A voir mercredi 20 novembre 2013 à 23h25 sur TV5 Monde |
Eric Rohmer (1920-2010) est un grand cinéaste à la discrétion trompeuse. Passant à tort pour un classique, ce qui ne l’a pas gêné le moins du monde, ce Corrézien, né Jean-Marie Schérer en 1920 à Tulle, aura fait preuve d’une insolence créative sans pareille, tout au long d’une carrière d’une longévité exceptionnelle. Professeur de lettres se destinant en premier lieu à la littérature, Rohmer aborde le cinéma en animant un ciné-club du Quartier Latin à Paris, fréquenté par de jeunes trublions qui ont pour noms Claude Chabrol, François Truffaut et Jean-Luc Godard. Avec eux, il fomente le soulèvement de la Nouvelle Vague, à la fois comme critique à la revue des Cahiers du Cinéma et réalisateur.
Dès 1950, Rohmer tourne son tout premier film, ce qui fait de lui le pionnier du mouvement. Abandonnant son poste de rédacteur en chef des Cahiers en 1963, il se consacre dès lors au seul cinéma. Optant pour des petits budgets pour conserver toute sa liberté d’auteur, ce janséniste frondeur va se révéler prolifique, signant une cinquantaine de titres, dont vingt-six long-métrages. Son œuvre se décline en cycles, à commencer par celui des «Contes moraux», dont le sixième, «Ma nuit chez Maud» (1969) lui vaut son premier succès public. Rohmer enchaîne ensuite avec la série des «Comédies et proverbes» dont «Pauline à la plage» (1982) constitue le troisième «épisode». Emprunté à Chrétien de Troyes (1135-1183), le proverbe proposé en sous-titre du film nous dit «Qui trop parole se mesfait».

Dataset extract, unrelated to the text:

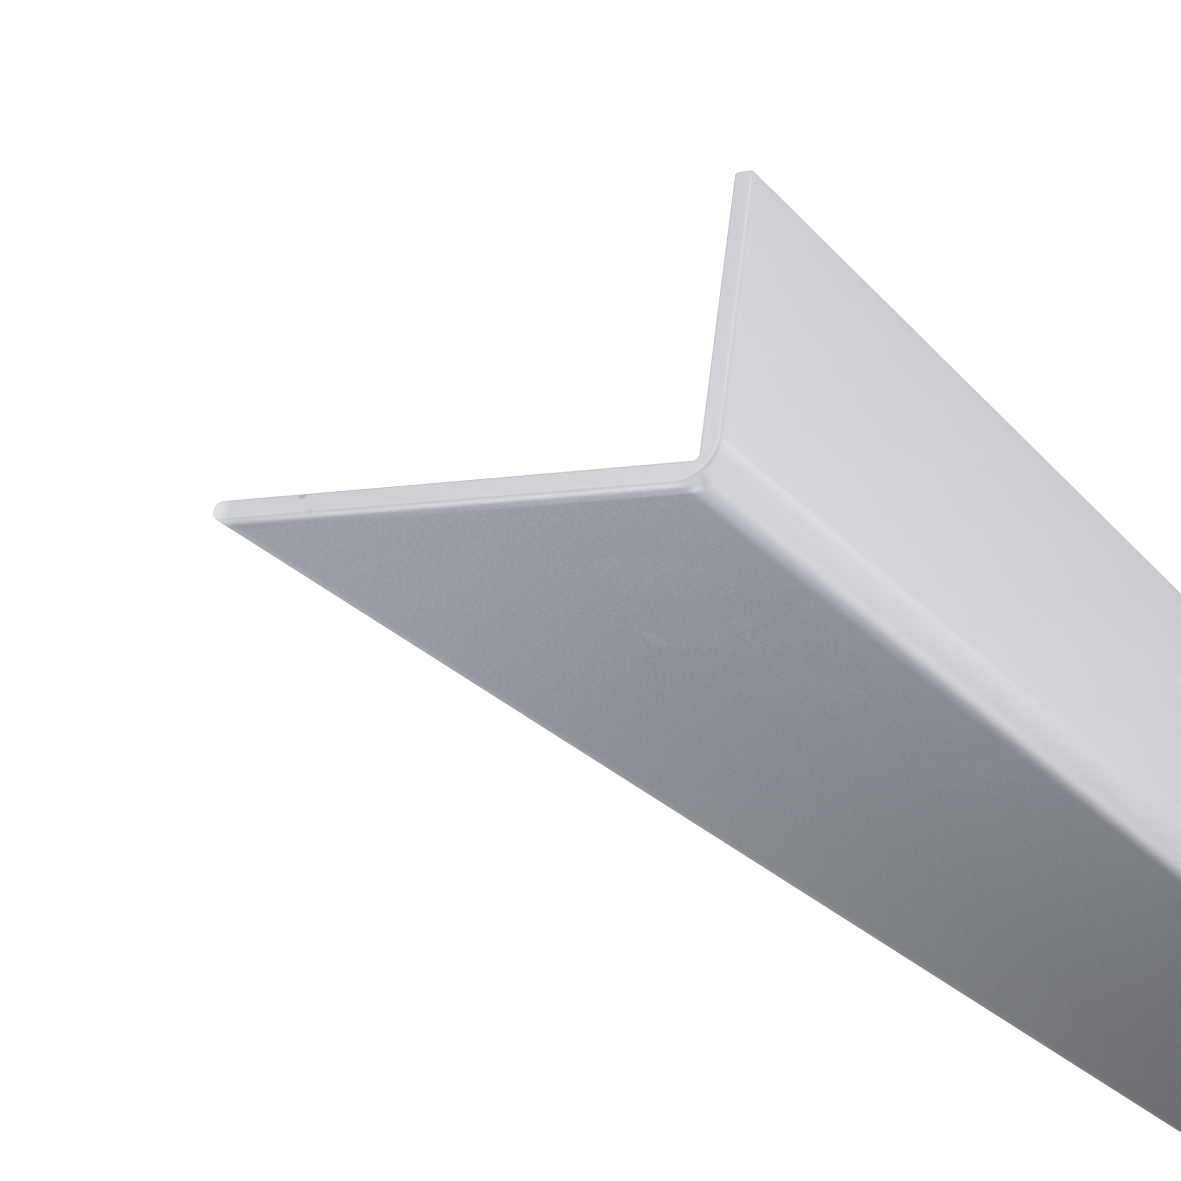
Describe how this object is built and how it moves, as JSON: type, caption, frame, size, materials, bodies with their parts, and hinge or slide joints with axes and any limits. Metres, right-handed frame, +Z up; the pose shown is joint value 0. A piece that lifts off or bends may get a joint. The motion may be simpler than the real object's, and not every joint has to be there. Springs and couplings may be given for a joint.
{
  "type": "metal angle section",
  "caption": "Straight length of metal angle with unequal legs, rounded outer corner and toes, and square cut ends; edges, caps or stiffens what it is fixed to.",
  "frame": {"origin": "on the floor under the middle of the piece, as it lies on both toes with the corner up", "axes": "+X along the length, +Y towards the narrow leg's toe, +Z up, with the rounded corner on top"},
  "size_m": [1, 0.0614, 0.0257],
  "materials": {
    "satin_metal": "satin, with a very fine grain"
  },
  "bodies": {
    "root": {"angle_section": "satin_metal"}
  },
  "joints": []
}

Comme toujours l’action à la fois confirme et dément la «sagesse» du proverbe… Soit cinq personnages en vacances (aux deux sens du terme) qui arpentent une station balnéaire sise en Normandie en assénant au sujet de la séduction et de l’amour des opinions bien trop arrêtées que le scénario s’ingénie à démantibuler avec une grâce douce-amère… Du réalisateur des «Nuits de la pleine lune» (1984), ce qui perdurera le plus, c’est sans nul doute cet art prodigieux de la parole qui prend malicieusement au piège ses jeunes protagonistes, toujours prompts à s’illusionner sur leur capacité à s’émanciper. En cela, Rohmer est un moraliste, mais de la plus saine espèce, de celle qui fait grandir et accéder à la véritable liberté!